Any of the authorized shares may be used for any of the types of Awards
described in the Plan. No Participant may receive, under the Plan, stock
options
for more than 100,000 shares in any one year, except that stock options may
be
granted to a newly hired employee for not more than 200,000 shares in the
first
year of employment. Shares of Common stock related to Awards which (i) are
forfeited, (ii) expire unexercised, (iii) are settled in such manner that
all or
some of the shares covered by an Award are not issued to a Participant, (iv)
are
exchanged for Awards that do not involve Common Stock, or (v) are tendered
by a
Participant upon exercise of a stock option in payment of all or a portion
of
the option price shall be added back to the pool and shall immediately become
available for Awards.
5. Awards.
The
Committee shall select the persons who are to receive Awards and shall determine
the type or types of Award(s) to be made to each Participant and shall set
forth
in the related Award Agreement the terms, conditions, performance requirements,
and limitations applicable to each Award. Awards may be granted singly, in
combination, or in tandem.
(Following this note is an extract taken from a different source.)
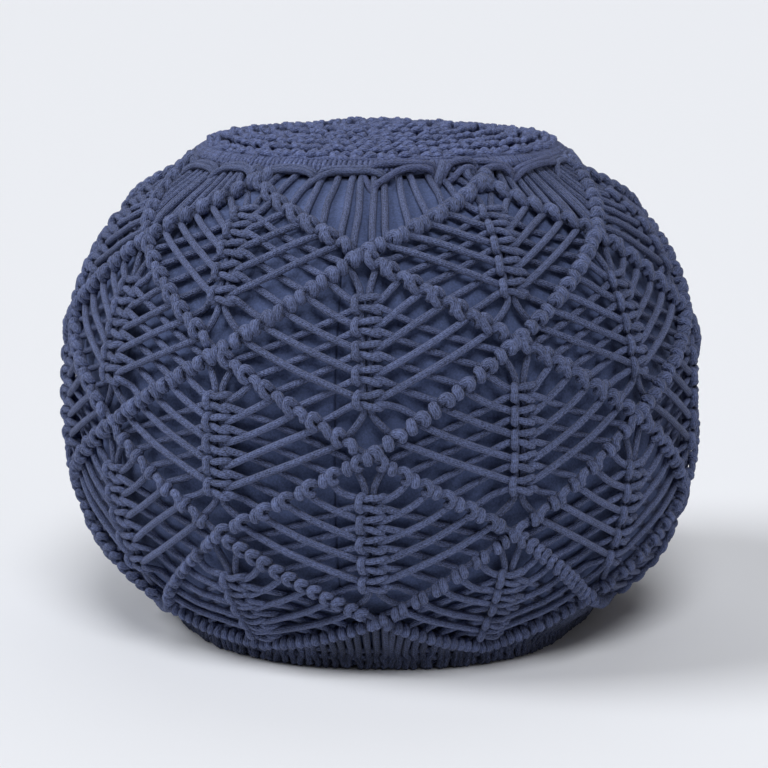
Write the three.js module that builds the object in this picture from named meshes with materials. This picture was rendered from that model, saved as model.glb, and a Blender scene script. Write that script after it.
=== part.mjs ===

Awards may include but are not limited to the
following:
(a) Nonqualified
Stock Options.
A
nonqualified stock option is a right to purchase a specified number of shares
of
Common Stock at a fixed option price equal to the Fair Market Value of the
Common Stock on the date the Award is granted, during a specified time, not
to
exceed ten years, as the Committee may determine. The option price shall
be
payable:
(i) in
U.S.
dollars by personal check, bank draft, or by money order payable to the order
of
the Company or by money transfer or direct account debit; or
(ii) if
the
Committee so determines, through the delivery of shares of Common Stock of
the
Company with a Fair Market Value equal to all or a portion of the option
price
for the total number of options being exercised; or
(iii) by
a
combination of the methods described in subsections (i) and (ii) next
above.
(b) Incentive
Stock Options.
An
incentive stock option (“ISO”) is an Award which, in addition to being subject
to applicable terms, conditions, and limitations established by the Committee,
complies with Section 422 of the Code. Among other limitations, Section 422
of
the Code currently provides (i) that the aggregate Fair Market Value (determined
at the time the option is granted) of Common Stock for which ISOs are
exercisable for the first time by a Participant during any calendar year
shall
not exceed $100,000, (ii) that ISOs shall be priced at not less than 100%
of the
Fair Market Value on the date of the grant, and (iii) that ISOs shall be
exercisable for a period of not more than ten years. The Committee may provide
that the option price under an ISO can be paid by one or more of the methods
described in subsection (a) next above.
(c) Restricted
Stock.
Restricted Stock is Common Stock of the Company that is subject to restrictions
on transfer and/or such other restrictions on incidents of ownership as the
Committee may determine, for a required period of continued employment of
not
less than three years as set by the Committee at the time of Award. Restricted
Stock Awards shall require no payments of consideration by the Participant,
either on the date of grant or the date the restriction(s) are removed, unless
specifically required by the terms of the Award Agreement.
(d) Performance
Shares.
A
Performance Share is Common Stock of the Company, or a unit valued by reference
to Common Stock, that is subject to restrictions on transfer and/or such
other
restrictions on incidents of ownership as the Committee may determine. The
elimination of restrictions on a Performance Share and the number of shares
ultimately earned by a Participant shall be contingent upon achievement of
one
or more performance targets specified by the Committee. Performance Shares
may
be paid in Common Stock, cash, or a combination thereof. The Committee shall
establish minimum performance targets with respect to each Performance Share.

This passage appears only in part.